All you need is some true grit.
A new study of more than 11,000 West Point cadets over 10 years found that “grit” was the most important trait for success — beating out brains and brawn.
Researchers — who defined “grit” as “passion and perseverance for long-term goals of personal significance” — said cadets who displayed that special quality were more successful during the challenging four-year military academy that begins with “Beast Barracks,” a notoriously brutal six-week basic training program.
“Cognitive and physical abilities each enable progress toward goals in their respective domains,” the study said. “In contrast, grit seems to enable individuals to keep going when the going gets tough.”
The research team, led by University of Pennsylvania psychologist and author Angela Duckworth, studied 11,258 cadets as they entered the academy over the period of a decade.
Those who made it through Beast Barracks then took a 12-point test known as the “grit scale” to evaluate their capacity for perseverance.
Three percent of new cadets quit the academy in the first summer.

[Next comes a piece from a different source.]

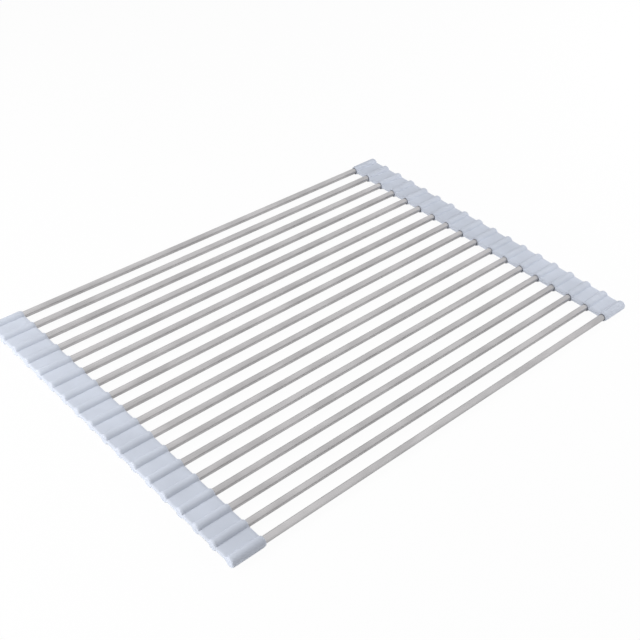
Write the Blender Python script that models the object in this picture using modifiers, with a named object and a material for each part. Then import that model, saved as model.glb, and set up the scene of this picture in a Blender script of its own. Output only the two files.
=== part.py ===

While strength and brain power all contributed to helping the 81 percent of West Point cadets who ultimately graduated from the school, the study found that “grit” proved to be the most significant factor.
“The experience and experience you have as a child — in school and in your formative years — are instrumental in developing this ‘never say die never quit’ attitude,” Michael Matthews, who co-authored the study, told the science and technology news website Inverse.
“Challenges have a way of finding us,” Matthews said. “West Point becomes a kind of laboratory of learning how individuals come to succeed under trying circumstances.”
In similar 2007 study, Duckworth led a team of researchers who studied military cadets, Ivy League grads and even Scripps National Spelling Bee finalists and determined those with the strongest fighting spirits tended to fare better.